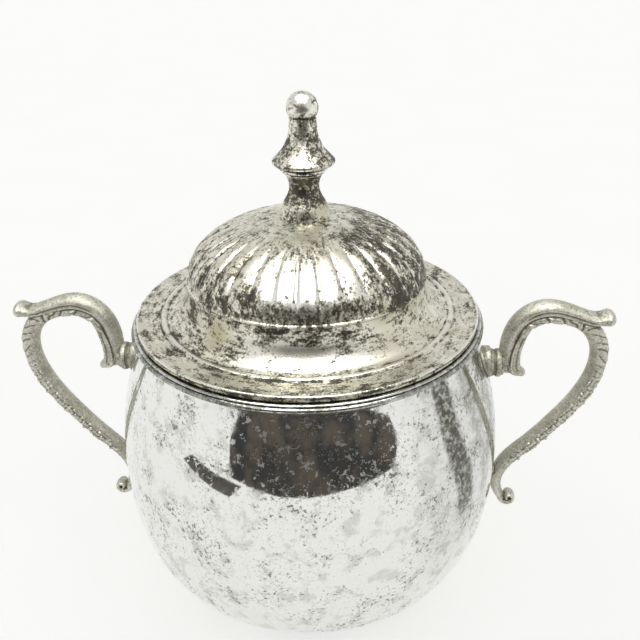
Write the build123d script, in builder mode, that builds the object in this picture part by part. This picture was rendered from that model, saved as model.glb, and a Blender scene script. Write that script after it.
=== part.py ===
from build123d import *
import os
from math import acos, asin, cos, degrees, sin, tan

os.makedirs("parts", exist_ok=True)

# A lidded, two-handled sugar bowl in plated brass, in millimetres.
# Z = 0 is the plane the foot stands on, +Z is up, every ring is centred on the
# Z axis, and the two handles lie along X.

# ---------------------------------------------------------------------------
# Driving dimensions: bowl, rim and foot
# ---------------------------------------------------------------------------
wall = 1.0                  # spun sheet of the bowl
belly_radius = 54.3         # widest radius of the bowl, outside
belly_drop = 39.1           # widest plane above the bowl's flat underside
shoulder_reach = 72.0       # upright half-axis of the ellipse above the widest plane
mouth_draw_in = 8.9         # how far the mouth is drawn in from the belly
neck_height = 3.2           # straight band at the mouth
base_radius = 30.0          # flat underside of the bowl
base_swell = 15.0           # how far the underside runs on before it turns up
side_swell = 26.0           # how far the side runs down before it turns in

rim_ledge = 1.1             # flat top of the rim moulding, outside the mouth
rim_groove = 1.8            # moulding's projection at the groove between its two beads
upper_bead = 1.95           # projection of the upper, fine bead
upper_bead_height = 0.65
upper_bead_crest = 0.22     # fine bead's widest point below the mouth
lower_bead = 2.6            # projection of the lower, bold bead
lower_bead_height = 1.55
rim_skirt = 0.8             # slope that runs from the lower bead back to the bowl

foot_height = 4.0           # bowl's underside above the table
foot_radius = 36.0          # foot ring at the table
foot_wall = 1.4
foot_neck_radius = 33.0     # foot ring where it leaves the bowl
foot_lip = 0.8              # upright edge at the table

# ---------------------------------------------------------------------------
# Driving dimensions: lid and finial
# ---------------------------------------------------------------------------
lid_wall = 0.8              # stamped sheet of the lid
lid_gap = 0.15              # air between the lid's edge wire and the rim
edge_wire_height = 0.75
edge_wire_width = 1.8
edge_inset = 0.1            # lid's edge inside the outer edge of the rim's flat top
ring_inset = 7.3            # raised ring inside the lid's edge
ring_half_width = 0.8
ring_rise = 0.4
lid_shoulder_run = 6.6      # hollow shoulder between the raised ring and the dome
lid_shoulder_rise = 9.34
dome_bead = 0.5             # fine bead where the dome starts
dome_bead_height = 0.9
dome_rise = 15.95
lobe_count = 32             # lobes pressed into the dome, parted by creases
crease_radius = 0.7
crease_depth = 0.3
crease_low = 7.0            # where the creases start and end, in degrees up the dome
crease_high = 64.0

bezel_clearance = 0.5       # radial play of the lid in the mouth
bezel_wall = 0.9
bezel_depth = 5.2           # how far the bezel hangs below the mouth

seat_radius = 6.9           # flat on top of the dome under the finial
finial_base = 6.6
finial_neck = 3.9
finial_collar = 5.3
finial_ring = 6.1
finial_flare = 8.0
finial_stem = 3.42
finial_ball = 4.0
finial_groove = 0.3
finial_groove_width = 0.4
base_draw = 0.5             # how far the base draws in where the neck's sweep starts
collar_edge = 0.5           # collar and ring edges, set back from their widest radii
collar_top_edge = 0.4
ring_edge = 0.1
bell_low = 2.06             # bell's radius beyond the stem's, low down and higher up
bell_high = 0.43
sweep_start = 2.65          # heights above the finial's seat
waist_height = 7.36
neck_top = 11.5
collar_top = 12.2
ring_top = 13.4
flare_height = 14.7
bell_low_height = 18.4
bell_high_height = 21.4
stem_top = 25.5
ball_height = 27.9

stud_radius = 1.5
stud_grip = 8.0             # length of stud inside the finial
stud_tail = 1.0             # length of stud below the nut
stud_clearance = 0.2        # hole in the lid round the stud
washer_radius = 4.5
washer_height = 0.6
nut_across_flats = 5.5
nut_height = 2.4

# ---------------------------------------------------------------------------
# Driving dimensions: handles. Stations are (x, z, thickness, breadth): x is
# measured out from the bowl's widest radius and z up from its widest plane,
# thickness lies in the handle's own plane and breadth lies across it.
# ---------------------------------------------------------------------------
spine_stations = [
    (1.6, 25.5, 3.4, 4.2),
    (1.4, 31.0, 4.5, 5.0),
    (2.5, 37.9, 4.4, 5.6),
    (5.7, 42.4, 4.3, 5.8),
    (10.7, 44.5, 4.2, 6.0),
    (16.5, 43.7, 3.7, 6.0),
    (22.0, 41.9, 3.1, 6.2),
    (25.8, 41.4, 3.2, 6.6),
    (29.1, 41.8, 4.1, 7.2),
]
tongue_stations = [
    (6.5, 39.4, 2.8, 4.6),
    (4.4, 36.0, 3.7, 6.0),
    (3.2, 31.8, 4.2, 6.4),
    (3.0, 27.8, 4.5, 6.4),
    (4.0, 25.2, 3.8, 5.8),
    (5.9, 24.1, 2.2, 3.8),
]
arm_stations = [
    (3.8, 35.8, 2.6, 4.2),
    (6.4, 39.4, 3.0, 4.8),
    (10.5, 41.5, 3.4, 5.2),
    (16.5, 41.6, 3.9, 5.4),
    (22.4, 39.0, 4.6, 5.4),
    (25.8, 34.2, 5.0, 5.5),
    (26.5, 28.0, 5.0, 5.5),
    (24.7, 20.5, 5.0, 5.5),
    (21.1, 13.6, 4.9, 5.4),
    (16.0, 6.6, 4.7, 5.2),
    (9.9, -0.7, 4.6, 5.0),
    (4.6, -6.7, 4.4, 4.8),
    (2.2, -12.4, 3.8, 4.5),
    (2.4, -17.0, 3.1, 4.2),
    (4.1, -20.8, 2.3, 4.0),
]
volute_x = 6.2
volute_z = -20.6
volute_radius = 2.4
volute_breadth = 4.6
solder_z = -10.2            # lower joint between the arm and the bowl
solder_radius = 2.0
solder_reach = 2.8          # the arm's centre line beyond the widest radius, at the joint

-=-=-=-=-

• _What you will do_
Repeat the material in full, exactly as it stands.

• _Correct output_
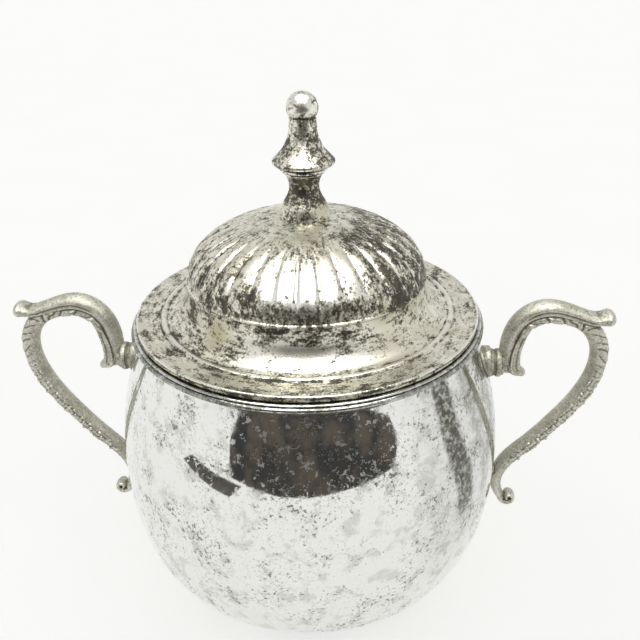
Write the build123d script, in builder mode, that builds the object in this picture part by part. This picture was rendered from that model, saved as model.glb, and a Blender scene script. Write that script after it.
=== part.py ===
from build123d import *
import os
from math import acos, asin, cos, degrees, sin, tan

os.makedirs("parts", exist_ok=True)

# A lidded, two-handled sugar bowl in plated brass, in millimetres.
# Z = 0 is the plane the foot stands on, +Z is up, every ring is centred on the
# Z axis, and the two handles lie along X.

# ---------------------------------------------------------------------------
# Driving dimensions: bowl, rim and foot
# ---------------------------------------------------------------------------
wall = 1.0                  # spun sheet of the bowl
belly_radius = 54.3         # widest radius of the bowl, outside
belly_drop = 39.1           # widest plane above the bowl's flat underside
shoulder_reach = 72.0       # upright half-axis of the ellipse above the widest plane
mouth_draw_in = 8.9         # how far the mouth is drawn in from the belly
neck_height = 3.2           # straight band at the mouth
base_radius = 30.0          # flat underside of the bowl
base_swell = 15.0           # how far the underside runs on before it turns up
side_swell = 26.0           # how far the side runs down before it turns in

rim_ledge = 1.1             # flat top of the rim moulding, outside the mouth
rim_groove = 1.8            # moulding's projection at the groove between its two beads
upper_bead = 1.95           # projection of the upper, fine bead
upper_bead_height = 0.65
upper_bead_crest = 0.22     # fine bead's widest point below the mouth
lower_bead = 2.6            # projection of the lower, bold bead
lower_bead_height = 1.55
rim_skirt = 0.8             # slope that runs from the lower bead back to the bowl

foot_height = 4.0           # bowl's underside above the table
foot_radius = 36.0          # foot ring at the table
foot_wall = 1.4
foot_neck_radius = 33.0     # foot ring where it leaves the bowl
foot_lip = 0.8              # upright edge at the table

# ---------------------------------------------------------------------------
# Driving dimensions: lid and finial
# ---------------------------------------------------------------------------
lid_wall = 0.8              # stamped sheet of the lid
lid_gap = 0.15              # air between the lid's edge wire and the rim
edge_wire_height = 0.75
edge_wire_width = 1.8
edge_inset = 0.1            # lid's edge inside the outer edge of the rim's flat top
ring_inset = 7.3            # raised ring inside the lid's edge
ring_half_width = 0.8
ring_rise = 0.4
lid_shoulder_run = 6.6      # hollow shoulder between the raised ring and the dome
lid_shoulder_rise = 9.34
dome_bead = 0.5             # fine bead where the dome starts
dome_bead_height = 0.9
dome_rise = 15.95
lobe_count = 32             # lobes pressed into the dome, parted by creases
crease_radius = 0.7
crease_depth = 0.3
crease_low = 7.0            # where the creases start and end, in degrees up the dome
crease_high = 64.0

bezel_clearance = 0.5       # radial play of the lid in the mouth
bezel_wall = 0.9
bezel_depth = 5.2           # how far the bezel hangs below the mouth

seat_radius = 6.9           # flat on top of the dome under the finial
finial_base = 6.6
finial_neck = 3.9
finial_collar = 5.3
finial_ring = 6.1
finial_flare = 8.0
finial_stem = 3.42
finial_ball = 4.0
finial_groove = 0.3
finial_groove_width = 0.4
base_draw = 0.5             # how far the base draws in where the neck's sweep starts
collar_edge = 0.5           # collar and ring edges, set back from their widest radii
collar_top_edge = 0.4
ring_edge = 0.1
bell_low = 2.06             # bell's radius beyond the stem's, low down and higher up
bell_high = 0.43
sweep_start = 2.65          # heights above the finial's seat
waist_height = 7.36
neck_top = 11.5
collar_top = 12.2
ring_top = 13.4
flare_height = 14.7
bell_low_height = 18.4
bell_high_height = 21.4
stem_top = 25.5
ball_height = 27.9

stud_radius = 1.5
stud_grip = 8.0             # length of stud inside the finial
stud_tail = 1.0             # length of stud below the nut
stud_clearance = 0.2        # hole in the lid round the stud
washer_radius = 4.5
washer_height = 0.6
nut_across_flats = 5.5
nut_height = 2.4

# ---------------------------------------------------------------------------
# Driving dimensions: handles. Stations are (x, z, thickness, breadth): x is
# measured out from the bowl's widest radius and z up from its widest plane,
# thickness lies in the handle's own plane and breadth lies across it.
# ---------------------------------------------------------------------------
spine_stations = [
    (1.6, 25.5, 3.4, 4.2),
    (1.4, 31.0, 4.5, 5.0),
    (2.5, 37.9, 4.4, 5.6),
    (5.7, 42.4, 4.3, 5.8),
    (10.7, 44.5, 4.2, 6.0),
    (16.5, 43.7, 3.7, 6.0),
    (22.0, 41.9, 3.1, 6.2),
    (25.8, 41.4, 3.2, 6.6),
    (29.1, 41.8, 4.1, 7.2),
]
tongue_stations = [
    (6.5, 39.4, 2.8, 4.6),
    (4.4, 36.0, 3.7, 6.0),
    (3.2, 31.8, 4.2, 6.4),
    (3.0, 27.8, 4.5, 6.4),
    (4.0, 25.2, 3.8, 5.8),
    (5.9, 24.1, 2.2, 3.8),
]
arm_stations = [
    (3.8, 35.8, 2.6, 4.2),
    (6.4, 39.4, 3.0, 4.8),
    (10.5, 41.5, 3.4, 5.2),
    (16.5, 41.6, 3.9, 5.4),
    (22.4, 39.0, 4.6, 5.4),
    (25.8, 34.2, 5.0, 5.5),
    (26.5, 28.0, 5.0, 5.5),
    (24.7, 20.5, 5.0, 5.5),
    (21.1, 13.6, 4.9, 5.4),
    (16.0, 6.6, 4.7, 5.2),
    (9.9, -0.7, 4.6, 5.0),
    (4.6, -6.7, 4.4, 4.8),
    (2.2, -12.4, 3.8, 4.5),
    (2.4, -17.0, 3.1, 4.2),
    (4.1, -20.8, 2.3, 4.0),
]
volute_x = 6.2
volute_z = -20.6
volute_radius = 2.4
volute_breadth = 4.6
solder_z = -10.2            # lower joint between the arm and the bowl
solder_radius = 2.0
solder_reach = 2.8          # the arm's centre line beyond the widest radius, at the joint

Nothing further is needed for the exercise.